The plan exemplifies the growing importance currently being accorded to environmental considerations in regional planning.

On the local level, adherence to planning schemes proceeds largely through permit requirements. No externally-visible work related to roads or buildings can be initiated without a building permit. The Local Planning and Building Commissions decide on applications for development, building permits, and action against illegal building. Planners from local environmental units or town associations for environmental quality participate in most Local Commissions in an advisory capacity, providing opinions and suggestions on environmental issues.

Rapid Development and Environmental Planning

The challenges of immigrant absorption and the responsibility of providing a roof for each new immigrant stood at the center of planning in Israel in the early 1990s. While the National Outline Scheme for Immigrant Absorption provides a positive example of the incorporation of environmental aspects in planning decisions, environmental mistakes were not always avoided in other areas. On the district and local levels, environmental aspects were at times sidestepped as development pressures mounted.

The Planning and Building Processes Law, a two-year emergency order enacted by the Knesset in mid-1990, provides one example of the dangers of hasty decision-making. Normally, environmental planning is based on the careful and detailed assessment of the environmental impacts of building and development proposals. However, the pressing need to provide housing and employment to a massive wave of new immigrants led the Knesset to enact the emergency order in order to accelerate the approval process for residential construction and to create new and less cumbersome planning institutions. Although provisions were made for the inclusion of a representative of the Minister of the Environment as a full member of both residential and industrial emergency building committees, hasty decisions allowed for the approval of some residential units in sites exposed to environmental nuisances or in sites lacking requisite public services. The most acute environmental problem generated by rapid development was the lack of sewage treatment facilities. The emergency order, extended in recent years as a means of coping with the country’s housing shortage, has been opposed by all of Israel’s green groups.

In June 1994, the government decided to significantly accelerate residential building throughout the country in order to better cope with rising housing costs and shortages. In light of past mistakes, however, the government acquiesced to a request by the Minister of the Environment to include an environmental clause in the housing program stipulating that building permits for new residential neighborhoods will not be granted until the completion of sewage and solid waste disposal facilities and public transportation systems. The ministry opposes residential building in areas exposed to environmental pollution and in areas of high natural or landscape value; it has recommended, instead, that new settlements be directed at sparsely populated areas, such as the Negev, and that high-rise building be introduced into the central region so as to avoid urban sprawl and preserve open space land reserves.

Throughout the years, various attempts have been made to shorten approval processes in Israel’s planning authorities. A 1988 amendment, for example, sets a strict time limit on the approval of plans once they are declared for deposit. Another significant amendment requires planning authorities to state their policies in advance, so as to inform developers of requirements and to allow them to formulate permit applications in accordance with stated policies. While the amendment only refers to building permits at present, the same philosophy, if successful, will be extended to plans. Consequently, the environmental implications of projects will be anticipated in advance, and environmental planning policies will be issued to developers on request.

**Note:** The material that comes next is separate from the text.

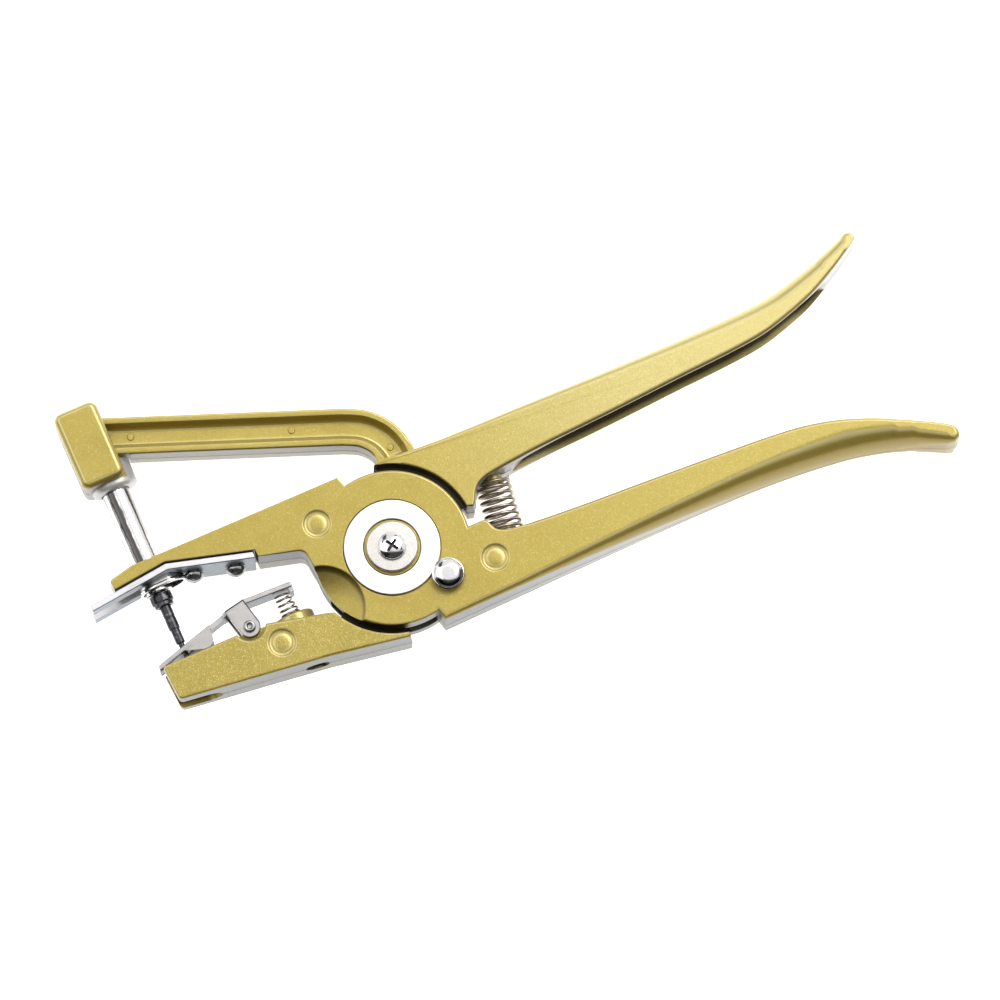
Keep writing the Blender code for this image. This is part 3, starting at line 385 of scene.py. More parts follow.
class Graph:
    """Builds a node tree in few words."""

    def __init__(self, tree: bpy.types.NodeTree) -> None:
        """Takes the tree to fill."""
        self.tree = tree

    def add(self, kind: str, inputs: dict[str | int, object] | None = None,
            **settings: object) -> bpy.types.Node:
        """Adds a node.

        Args:
            kind: Blender's name of the node type.
            inputs: Values or output sockets for the node's inputs, by name or number.
            **settings: Properties of the node.

        Returns:
            The node.
        """
        node = self.tree.nodes.new(kind)
        for key, value in settings.items():
            setattr(node, key, value)
        for key, value in (inputs or {}).items():
            if isinstance(value, bpy.types.NodeSocket):
                self.tree.links.new(value, node.inputs[key])
            else:
                node.inputs[key].default_value = value
        return node

    def math(self, operation: str, *values: object) -> bpy.types.NodeSocket:
        """A Math node on numbers or sockets."""
        return self.add("ShaderNodeMath", dict(enumerate(values)), operation=operation).outputs[0]

    def vector(self, operation: str, *values: object) -> bpy.types.NodeSocket:
        """A Vector Math node on vectors or sockets."""
        return self.add("ShaderNodeVectorMath", dict(enumerate(values)), operation=operation).outputs[0]

    def ramp(self, factor: bpy.types.NodeSocket, *stops: tuple[float, float]) -> bpy.types.NodeSocket:
        """A grey colour ramp through (position, value) stops."""
        node = self.add("ShaderNodeValToRGB", {0: factor})
        elements = node.color_ramp.elements
        while len(elements) < len(stops):
            elements.new(0.5)
        for element, (position, value) in zip(elements, stops):
            element.position = position
            element.color = (value, value, value, 1.0)
        return node.outputs[0]

    def parts(self, vector: bpy.types.NodeSocket) -> Sequence[bpy.types.NodeSocket]:
        """X, Y and Z of a vector."""
        return self.add("ShaderNodeSeparateXYZ", {0: vector}).outputs

    def remap(self, value: bpy.types.NodeSocket, start: float, end: float, low: float = 0.0,
              high: float = 1.0) -> bpy.types.NodeSocket:
        """Carries the range from start to end over to the one from low to high, and stops at its ends."""
        return self.add("ShaderNodeMapRange", {0: value, 1: start, 2: end, 3: low, 4: high}).outputs[0]

    def product(self, *values: object) -> bpy.types.NodeSocket:
        """All values multiplied."""
        result = values[0]
        for value in values[1:]:
            result = self.math("MULTIPLY", result, value)
        return result

    def mix(self, factor: object, a: object, b: object) -> bpy.types.NodeSocket:
        """Mixes two colours."""
        node = self.add("ShaderNodeMix", data_type="RGBA")
        for key, value in ((0, factor), (6, a), (7, b)):
            if isinstance(value, bpy.types.NodeSocket):
                self.tree.links.new(value, node.inputs[key])
            else:
                node.inputs[key].default_value = value if key == 0 else (*value, 1.0)
        return node.outputs[2]

    def noise(self, coordinates: bpy.types.NodeSocket, size: float,
              detail: float = 2.0) -> bpy.types.NodeSocket:
        """Noise whose lumps are about size metres wide."""
        return self.add("ShaderNodeTexNoise", {"Vector": coordinates, "Scale": 1.0 / size, "Detail": detail,
                                               "Roughness": 0.55}).outputs[0]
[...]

In the midst of accelerated development, one accomplishment deserves special mention: increased awareness of the importance of open space landscape preservation. A breakthrough was achieved with the establishment of a think team in 1990composed of representatives of Israel’s major nature and environmental bodies to classify the country’s entire open space landscape into characteristic landscape units according to criteria relating to the totality of their attributes and functions. This classification was accompanied by recommendations for appropriate levels and features for the protection/development of each landscape unit. The open landscape classification maps were integrated into the National Outline Scheme for Immigrant Absorption and will continue to be used in environmental lobbying and conservation campaigns.